Polimom Says

Memorial Day thoughts on troops — and war

Since my last post, I’ve been unable to write. It isn’t that I have nothing to say (that’s hardly ever true), but my thoughts are swirling… unfocused, and what follows here is a bit of a jumble. Sorry.
Politics has a way of bringing out the worst in people, and I’ve read some really ugly stuff this weekend about the troops, and also about folks who don’t agree with the current war.
All of it hurts to read, and all of it is off-target on this day.
Today is Memorial Day – a national holiday set aside to officially honor and remember those who served, and those who died, at the behest of our country. It’s not a day for petty politics about current events.
The biggest reason Polimom is a mess is that my personal memories and losses stem from both Vietnam and Iraq — wars that have combined to affect my family, and especially my daughter (AC), in a very real way. She lost both her father and her grandfather in the last couple of years, one due to Iraq, and the other to Vietnam.
There’s a very real, and personal, reason I have been calling out the effects of war on our sons and daughters.
So — Polimom is fully engulfed in the emotions surrounding our troops. I understand at the most profound level how dangerous it is to these men and women, and those who love them, when we merge the war with the person.
People are questioning Murtha’s timing, and many feel that he has politicized the incident to further an anti-war agenda. That may well be true.

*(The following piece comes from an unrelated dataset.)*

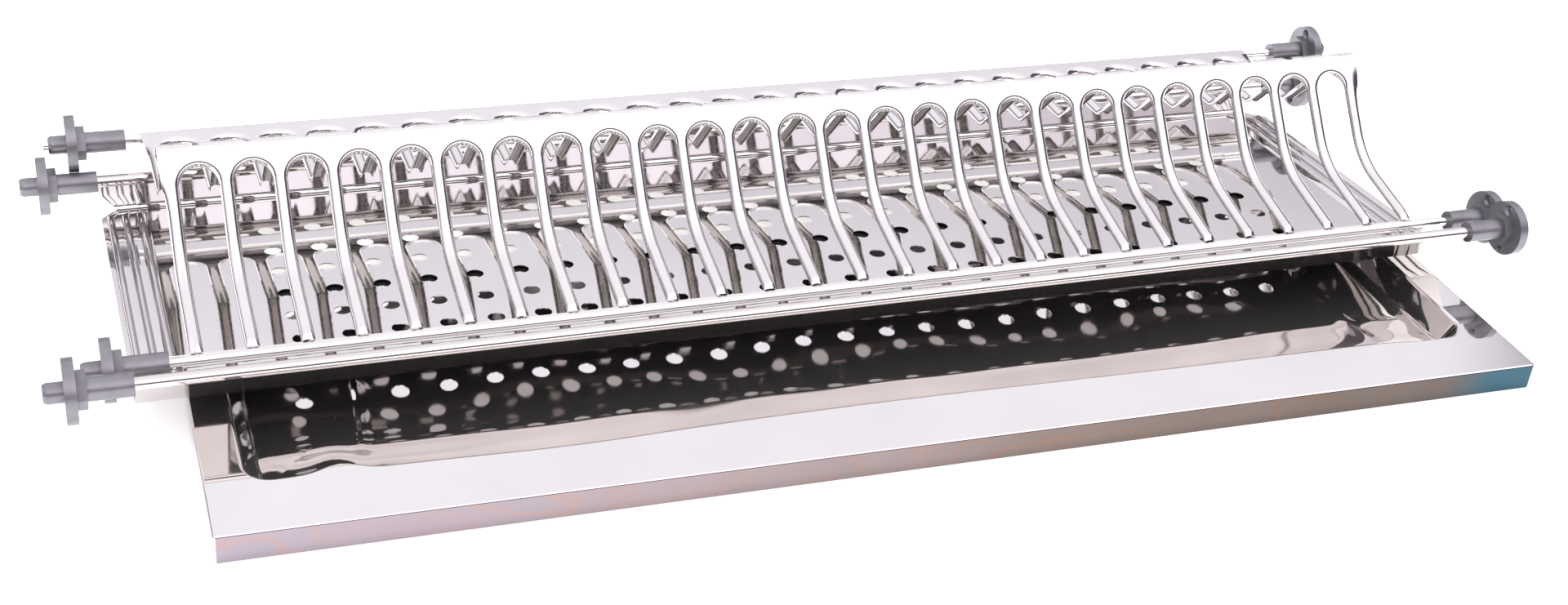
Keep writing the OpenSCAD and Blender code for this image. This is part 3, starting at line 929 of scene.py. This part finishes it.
@dataclass
class BaseRack:
    """Perforated sheet between two rolled hems, with beaded margins at its ends."""

    place: RackFrame
    length: float = 798.0
    span: float = 242.0
    depth: float = 20.7
    sheet: float = 0.6
    hem: float = 3.55
    front_angle: float = 45.0
    floor_bend: float = 4.0
    roll: float = 300.0
    margin: float = 26.0
    rise: float = 2.0
    bead: float = 1.6
    beads: int = 3
    bead_pitch: float = 8.5
    bead_edge: float = 5.0
    bead_past: float = 1.0
    bead_fade: float = 6.0
    corner_cut: float = 10.0
    hole: float = 9.8
    pitch: float = 26.8
    across: int = 24
    rows: int = 6
    first: float = 64.3
    columns: int = 9
    bend_step: float = 9.0
    margin_step: float = 7.0
    margin_longest: float = 12.0
    bead_points: int = 13
    hole_points: int = 33

    def __post_init__(self) -> None:
        """Works out the outer face's side view, from the front roll's free edge to the rear one's.

        The slanted front leaves the roll at its tangent point and meets the floor's line.
        """
        under = self.depth + self.sheet
        r, a = self.floor_bend, math.radians(self.front_angle)
        start = math.radians(180 + self.front_angle - self.roll)
        leave = (-self.hem * math.sin(a), -self.hem * math.cos(a))
        slant = (under + leave[1]) / math.sin(a)
        meet = leave[0] + slant * math.cos(a)
        cut = r * math.tan(a / 2)
        legs = [
            Leg.bend(self.hem, self.roll, Turn.LEFT),
            Leg(slant - cut),
            Leg.bend(r, self.front_angle, Turn.LEFT),
            Leg(self.span + self.hem - meet - cut - r),
            Leg.bend(r, 90.0, Turn.LEFT),
            Leg(under - r),
            Leg.bend(self.hem, self.roll, Turn.LEFT),
        ]
        begin = (self.hem * math.cos(start), self.hem * math.sin(start))
        self.path = SidePath(begin, math.degrees(start) + 90, legs)
        corners = self.path.corners()
        _, _, _, self.floor_begin, self.floor_end, self.bend_end, _, self.end = corners

    def lay(self, x: Array, along: Array, rise: Array | float = 0.0) -> Array:
        """World points of flat points bent along the side view and lifted off it."""
        return self.place.bent(self.path, x, along, rise)

    def bead_middles(self) -> list[float]:
        """Distances of the beads' middles from the floor's edge, the outermost first."""
        return [self.margin - self.bead_edge - k * self.bead_pitch for k in range(self.beads)]

    def margin_rise(self, out: Array) -> Array:
        """Height of a margin's section.

        It climbs at 45 degrees to the margin's height, and each bead adds the upper half
        of a circle, sqrt(r^2 - d^2), d the distance from the bead's middle.

        Args:
            out: distances from the floor's edge.

        Returns:
            Heights over the floor.
        """
        height = np.clip(out, 0.0, self.rise)
        for middle in self.bead_middles():
            height = height + half_circle(self.bead, out - middle)
        return height

    def margin_columns(self) -> Array:
        """Places columns over a margin, close together on the slope and on the beads.

        Returns:
            Distances out from the floor's edge.
        """
        found = [0.0, self.rise / 2, self.rise, self.margin]
        for k, middle in enumerate(self.bead_middles()):
            turn = np.linspace(0, math.pi, self.bead_points)
            found.extend((middle + self.bead * np.cos(turn)).tolist())
            found.append(middle + (self.bead_pitch / 2 if k else 2 * self.bead))
        return distinct([f for f in found if 0 <= f <= self.margin], COLUMN_DIGITS)

    def margins(self, shell: Shell, inner: float) -> None:
        """Adds both margins, their beads faded out past the floor and their rear corners cut.

        Args:
            shell: the patches so far.
            inner: distance across at which the margins begin.
        """
        out = self.margin_columns()
        along = self.path.stations(0, self.end, self.margin_step, self.margin_longest)
        past = self.bead_past
        mask = between(along, self.floor_begin - past, self.floor_end + past, self.bead_fade)
        middle = (self.floor_end + self.bend_end) / 2
        trim = np.clip(self.corner_cut - np.abs(along - middle), 0, None) / self.margin
        x = inner + out * (1 - trim)
        rise = self.margin_rise(out) * mask
        shell.grid(self.lay(x, along, rise))
        shell.grid(self.lay(-x, along, rise), flip=True)

    def holes(self, shell: Shell, low: float, half: float) -> None:
        """Adds the hole grid: every square cell is rays from its round hole to its four sides.

        Args:
            shell: the patches so far.
            low: distance along the path of the grid's front edge.
            half: half the grid's width.
        """
        angles = np.linspace(0, 2 * math.pi, self.hole_points)
        x, s = fan(angles, np.array([self.hole / 2]), (1.0,), self.pitch / 2, self.pitch / 2)
        for i in range(self.across):
            for j in range(self.rows):
                middle, along = (i + 0.5) * self.pitch - half, low + (j + 0.5) * self.pitch
                shell.grid(self.lay(middle + x, along + s))

    def build(self) -> Object:
        """Makes the sheet from two bands, the hole grid and two margins, and dresses it.

        Returns:
            The sheet.
        """
        back, _, _ = self.path.at(np.array([self.floor_begin]))
        low = self.first - self.pitch / 2 + self.floor_begin - float(back[0])
        high = low + self.rows * self.pitch
        inner, half = self.length / 2 - self.margin, self.across * self.pitch / 2
        wide = np.linspace(-inner, inner, self.columns)[None, :]
        shell = Shell()
        for begin, end in ((0, low), (high, self.end)):
            shell.grid(self.lay(wide, self.path.stations(begin, end, self.bend_step)))
        for a, b in ((-inner, -half), (half, inner)):
            shell.grid(self.lay(np.array([[a, b]]), np.array([[low], [high]])))
        self.holes(shell, low, half)
        self.margins(shell, inner)
        sheet = shell.build("base_rack_sheet")
        thicken(sheet, self.sheet, 1)
        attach(sheet, "base_rack")
        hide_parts("base_front_wall", "base_floor", "base_rear_wall", "base_margins")
        dress(sheet, Finish.MIRROR, Finish.BROWN)
        return sheet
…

However, there was never going to be a “good” time to learn about Haditha.
Americans need to know what’s happening, and the honor we extend to those who fight, and sometimes die, should factor in the enormous personal and emotional strength of the tens of thousands of our men and women who have been able to stay above what Marines in Haditha reportedly did.
Nor can we simply point at Murtha as the sole source of divisive or difficult questions of national honor. There are many who, in their support for the war, pounce on every murmer of dissent as “anti-Americanism”. Such rhetoric is also damaging — but far more insidious. Equating disagreement with the policies in Iraq with a lack of support for our troops is a false parallel.
The Americans serving in our military do not deserve to be targeted or used by people who disagree with or support the war.
Both sides are doing it. Both sides are wrong.
War has always been hideous, and Iraq is not exceptional in terms of violence, death, and loss. Today’s editorial in the Washington Post reminds us of this, and includes this:

The questions that dogged the Greeks then are questions that divide us still: of the necessity of one war or another, and the wisdom of pursuing it. […]
What ought to be unquestioned among us is the honor due those who have little to say about the rightness of a war but who take on the duty of fighting it.

I hope that sometime today, between barbecues and parties, you’ll take some time to reflect on the men and women who are serving, as well as those who have gone before them.
Honor for these folks should be unquestioned. Especially today.